Uma questão que poderia incentivar o debate sobre o tema seria:
É a racionalidade funcional que hoje governa o fazer científico, “permitindo” separar a atitude técnico-científica da atitude moral (fins justificam meios), e fundamentando/ justificando as alterações morais (mudanças de princípios, valores, regras de comportamento) nas comunidades de pesquisa ocidentais desde o início dos estudos éticos pelos filósofos modernos, ou talvez haja de fato um começo de tendência para o princípio da responsabilidade, e para a racionalidade efetivamente substantiva?
Referências e Obras Consultadas
* PORTO, Dora. Tecnologia & Ideologia: Os dois lados de moeda que produz vulnerabilidade. Revista Brasileira de Bioética, Brasília, v.2, nº1, 2006, p.63-86.
* VALLS, Álvaro. A “ciência” da ética. In: Da ética à bioética. Petrópolis: Vozes, 2004, p.40-60.

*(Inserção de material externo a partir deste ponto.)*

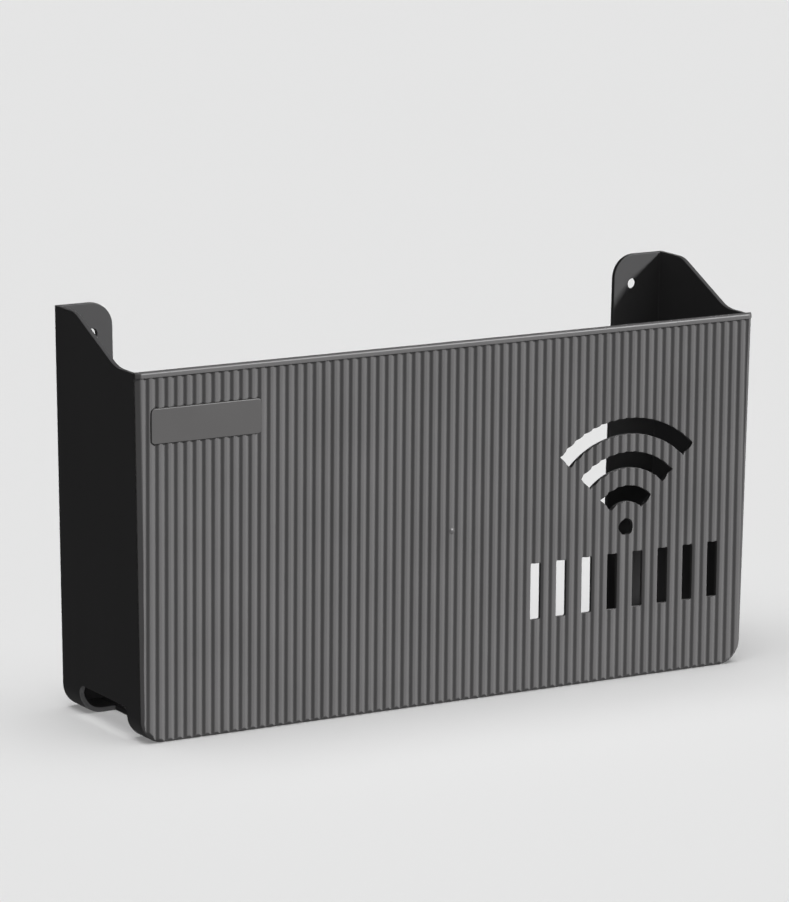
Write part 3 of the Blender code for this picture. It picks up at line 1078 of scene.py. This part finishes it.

* CHRISTIANS, Clofford G. Ethics and Politics in Qualitative Research. In: DENZIN, Norman K.; LINCOLN, Yvonna s. Editors. Handbook of Qualitative Research. 2.ed. London: Sage Publications, Inc, 2000, p.133-155;156-162.
* GHENTE. Declaração do Rio de Janeiro sobre Ética em Ciência e Tecnologia (para a América Latina) http://www.ghente.org/doc_juridicos/dec_comest.htm, 2003.
* ONU. Declaração Universal dos Direitos Humanos, 1948.
* ONU. Declaração do Milênio das Nações Unidas, 2000.
* TOURAINE, Alain. Crítica da Modernidade. 7.ed. Petrópolis: Vozes, 1994, p.9-40; 187-209;
* VALLS, Álvaro L.M.. Ética. São Paulo: Brasiliense, 2003.
* EL FAR, Alessandra; HIKIJI, Rose S.G. Entrevista com Alan Sokal: Entre a paródia e a denúncia; trajetos de dois físicos nos bosques das Humanidades. São Paulo, Revista de Antropologia, FFLCH/USP, v.41, n.1, 1998, p. 215-233.
* CHAUÍ, Marilena. Convite à filosofia. 13.ed. 2.reimpr. São Paulo: Ática, 2004.
* VÁZQUEZ, Adolfo Sánchez. Ética. 25.ed, Rio de Janeiro: Civilização Brasileira, 2004. p.15-34;266-297.